Torres del Paine, Chile

Our final day with the girls was beautiful but the toughest of the week, a ten hour hike through Valle Frances whilst getting pounded by our first rain of the entire trip (which actually means we’re lucky though it didn’t feel that way at the time).

This rainbow was actually nature's way of apologizing for the next 10 hours of rain we were about to experience.
Nature mocked us with this rainbow before pouring on us.

Fortunately we ended a little earlier than expected, meaning we had time for coffee, beer and proper goodbyes at the Paine Grande refugio before Leanna and Candace had to hop on the catamaran and make the journey back to Puerto Natales. (They missed the first boat and returned to a packed Puerto Natales late at night with no hostel reservation in case you were getting annoyed that our trip was too perfect).

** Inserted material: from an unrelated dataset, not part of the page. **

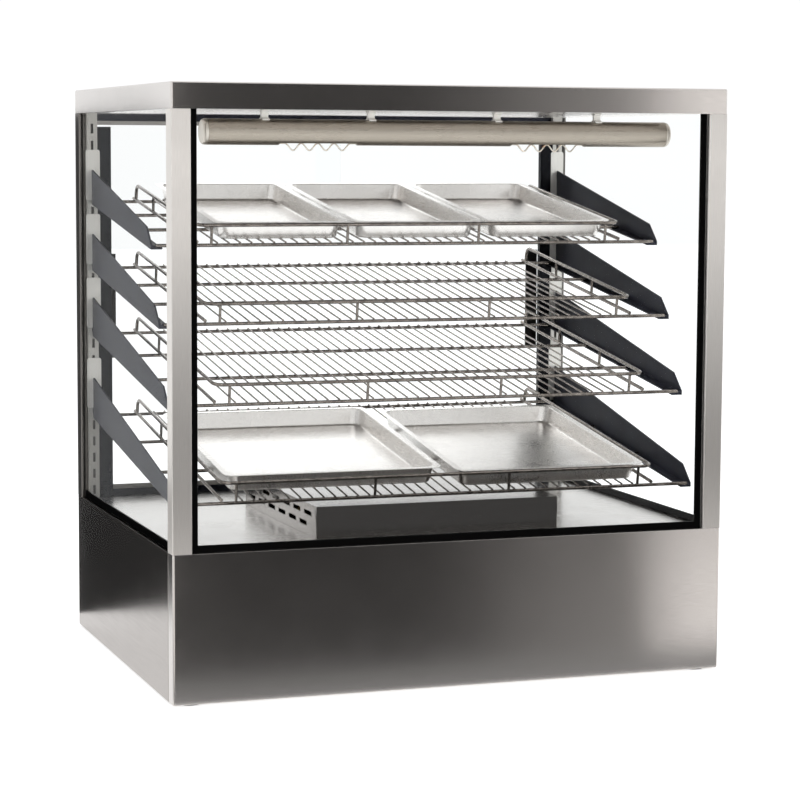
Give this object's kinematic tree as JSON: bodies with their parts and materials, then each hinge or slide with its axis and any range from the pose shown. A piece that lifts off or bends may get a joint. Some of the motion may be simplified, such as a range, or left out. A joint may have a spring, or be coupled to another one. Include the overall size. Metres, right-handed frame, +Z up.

Sore, and sad to be back down to a team of two, Kristy and I hiked to Glacier Grey the next day to finish the W. We were pretty hiked out at that point, and we struggled against some of the ridiculous winds in that area of the park, but it was gratifying to finish out the trail.

Looking out at Glacier Gray our last day of hiking the W.

Overall, it was a great start to our visit in this incredibly special place in the world. Kristy and I are back to entertaining each other with our identical newsfeeds and singalongs during dinner, but we have more friends and family visiting soon!

Team work.
Sometimes you need more than one person to help Marea climb a rock.

 

2 thoughts on “Patagonia: So Much More Than a Clothing Brand You Can’t Afford

  1. Gorgeous pictures! Not long before family arrives. Have a wonderful visit. Wish I could have come, too…..probably would melt with the temps in the 90’s though. Guess it’s just as well I’m going to France instead. Loved the postcard. What a beautiful place. Miss you….love you!